The Indian film industry first started in Calcutta in the early years of the twentieth century. The production of films in Bombay started soon after. Now Bombay produces more than half of all Indian films each year.
Like the first Bombay film, Raja Harishchandra, most of the early films were mythological. Usually seen in theatres to the accompaniment of the harmonium, tabla or violins, the movies incorporated dance sequences fairly early. Stunt movies were another staple, and Mary Evans Wadia (Fearless Nadia) was the foremost female star of this genre. Censorship was an early fact of life in all media during the British rule. However, this was limited to examining political commentary. The film censorship board was not dissolved after independence, rather its role was enlarged.
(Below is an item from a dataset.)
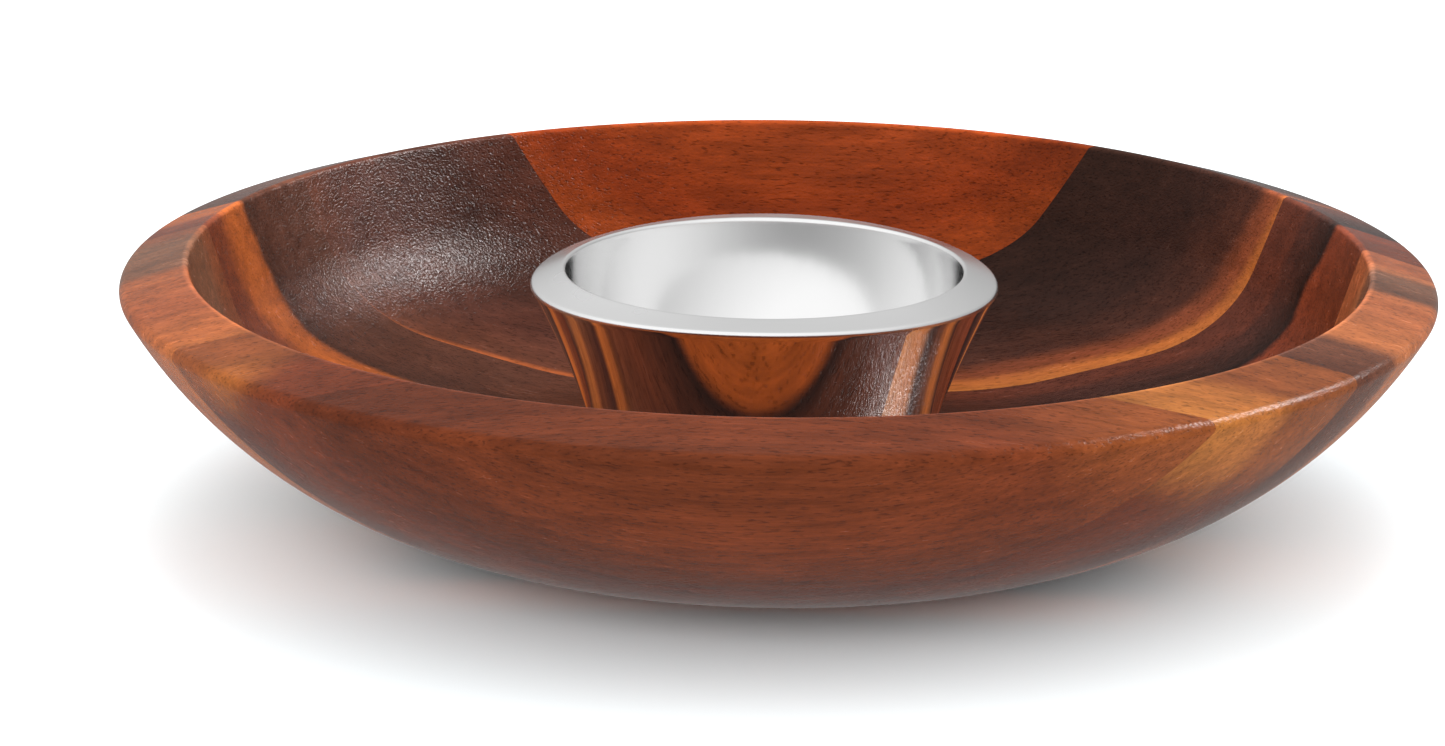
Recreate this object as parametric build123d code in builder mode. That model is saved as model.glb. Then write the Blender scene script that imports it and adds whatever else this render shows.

The first Indian talkie, Alam Ara, was made in Bombay in 1931. A product of the Parsee theatre, the film gave Indian cinema its first singer-- W. M. Khan. During these years many film makers consciously tried to use the medium of cinema as a means of social change. The influential IPTA (Indian Peoples' Theatre Association) was founded during this time, and its members continued to be the social conscience of the film industry even as late as the '60s.
Around this time Bombay films began to set into formulaic patterns of love stories, incorporating large numbers of songs and dances as well as choreographed violence. The star system, always very strong in Bombay, determined the success and failure of films as much as the songs. The most successful star in all of Bombay filmdom's history remains Amitabh Bachchan, whose 1975 movie, Sholay, was India's biggest earner for twenty years until it was overtaken in box-office receipts by the current supernova Madhuri Dixit's 1995 film, Hum Aapke Hain Kaun.
The late 1990's saw perhaps the worst days in the history of Bollywood. With huge costs for financing films and widespread black money transactions, organised crime often had a low-key role in the film industry. After the economic downturn of the late 90's, this role became more overt. There was headline grabbing news of murders of prominent Bollywood figures and speculation about contract killings. This was the background against which the union government in 1998 declared film-making to be an industry. This was a populist gesture, bereft of real meaning, as long as legal financial institutions did not in film making. In 1999 the first Bollywood film was insured against losses when the concerned insurance agency found that its financing and production schedule were sufficiently well documented.